**Given request**
The data below holds a line containing "Keep writing the" and a line containing "FLECK_HEIGHT = 0.16"; please quote exactly those two lines and every line between them, and nothing else.

**Stored data**
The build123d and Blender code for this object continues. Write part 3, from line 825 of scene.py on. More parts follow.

...

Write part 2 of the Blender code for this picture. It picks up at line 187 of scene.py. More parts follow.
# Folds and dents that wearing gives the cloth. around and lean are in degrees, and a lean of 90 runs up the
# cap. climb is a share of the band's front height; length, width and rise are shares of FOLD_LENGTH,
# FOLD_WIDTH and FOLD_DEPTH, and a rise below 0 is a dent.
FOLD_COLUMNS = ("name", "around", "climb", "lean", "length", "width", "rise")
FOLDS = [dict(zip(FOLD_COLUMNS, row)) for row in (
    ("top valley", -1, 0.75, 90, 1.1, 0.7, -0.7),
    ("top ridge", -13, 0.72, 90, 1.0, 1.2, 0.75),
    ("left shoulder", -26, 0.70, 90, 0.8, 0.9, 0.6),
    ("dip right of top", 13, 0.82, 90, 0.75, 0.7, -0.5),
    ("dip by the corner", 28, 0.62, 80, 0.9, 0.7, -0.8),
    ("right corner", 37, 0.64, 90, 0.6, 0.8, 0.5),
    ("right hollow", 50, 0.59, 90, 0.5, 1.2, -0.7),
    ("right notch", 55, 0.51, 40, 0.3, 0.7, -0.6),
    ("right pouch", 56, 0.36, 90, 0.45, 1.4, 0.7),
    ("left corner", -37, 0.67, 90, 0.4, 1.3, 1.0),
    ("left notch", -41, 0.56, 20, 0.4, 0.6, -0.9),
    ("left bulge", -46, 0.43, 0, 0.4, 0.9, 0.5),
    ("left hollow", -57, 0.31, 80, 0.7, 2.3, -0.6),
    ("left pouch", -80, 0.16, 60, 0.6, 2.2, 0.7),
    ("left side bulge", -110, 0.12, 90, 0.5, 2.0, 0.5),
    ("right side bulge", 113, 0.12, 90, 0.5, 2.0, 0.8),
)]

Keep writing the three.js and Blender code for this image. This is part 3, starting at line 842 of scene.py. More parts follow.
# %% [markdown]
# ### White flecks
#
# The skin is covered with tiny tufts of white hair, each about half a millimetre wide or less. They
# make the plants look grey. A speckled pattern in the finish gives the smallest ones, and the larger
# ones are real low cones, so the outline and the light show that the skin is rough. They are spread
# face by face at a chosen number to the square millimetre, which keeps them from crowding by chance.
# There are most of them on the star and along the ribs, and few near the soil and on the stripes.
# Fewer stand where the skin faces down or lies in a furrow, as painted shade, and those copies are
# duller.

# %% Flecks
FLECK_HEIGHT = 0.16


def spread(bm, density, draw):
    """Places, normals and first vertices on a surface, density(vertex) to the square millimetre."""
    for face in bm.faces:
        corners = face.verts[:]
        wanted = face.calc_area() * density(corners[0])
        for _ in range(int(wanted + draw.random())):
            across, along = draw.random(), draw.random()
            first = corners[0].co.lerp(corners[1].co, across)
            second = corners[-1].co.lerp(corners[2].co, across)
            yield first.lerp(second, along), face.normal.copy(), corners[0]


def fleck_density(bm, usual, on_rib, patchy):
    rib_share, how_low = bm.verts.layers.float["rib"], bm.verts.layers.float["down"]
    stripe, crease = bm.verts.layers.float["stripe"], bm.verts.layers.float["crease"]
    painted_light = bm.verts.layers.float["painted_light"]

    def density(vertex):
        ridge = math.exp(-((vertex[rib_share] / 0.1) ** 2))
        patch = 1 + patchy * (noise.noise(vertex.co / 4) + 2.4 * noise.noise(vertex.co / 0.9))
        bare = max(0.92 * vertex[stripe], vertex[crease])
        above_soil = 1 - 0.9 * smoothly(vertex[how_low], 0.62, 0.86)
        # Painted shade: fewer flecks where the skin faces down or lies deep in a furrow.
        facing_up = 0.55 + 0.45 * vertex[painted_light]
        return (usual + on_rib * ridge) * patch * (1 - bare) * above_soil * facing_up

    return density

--

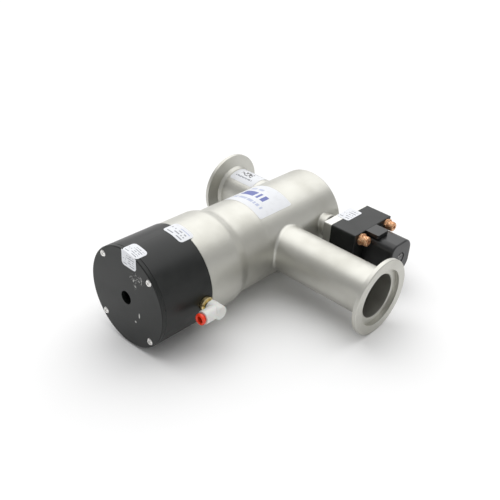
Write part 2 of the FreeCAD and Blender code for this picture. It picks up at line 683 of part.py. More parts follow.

**Correct result**
Keep writing the three.js and Blender code for this image. This is part 3, starting at line 842 of scene.py. More parts follow.
# %% [markdown]
# ### White flecks
#
# The skin is covered with tiny tufts of white hair, each about half a millimetre wide or less. They
# make the plants look grey. A speckled pattern in the finish gives the smallest ones, and the larger
# ones are real low cones, so the outline and the light show that the skin is rough. They are spread
# face by face at a chosen number to the square millimetre, which keeps them from crowding by chance.
# There are most of them on the star and along the ribs, and few near the soil and on the stripes.
# Fewer stand where the skin faces down or lies in a furrow, as painted shade, and those copies are
# duller.

# %% Flecks
FLECK_HEIGHT = 0.16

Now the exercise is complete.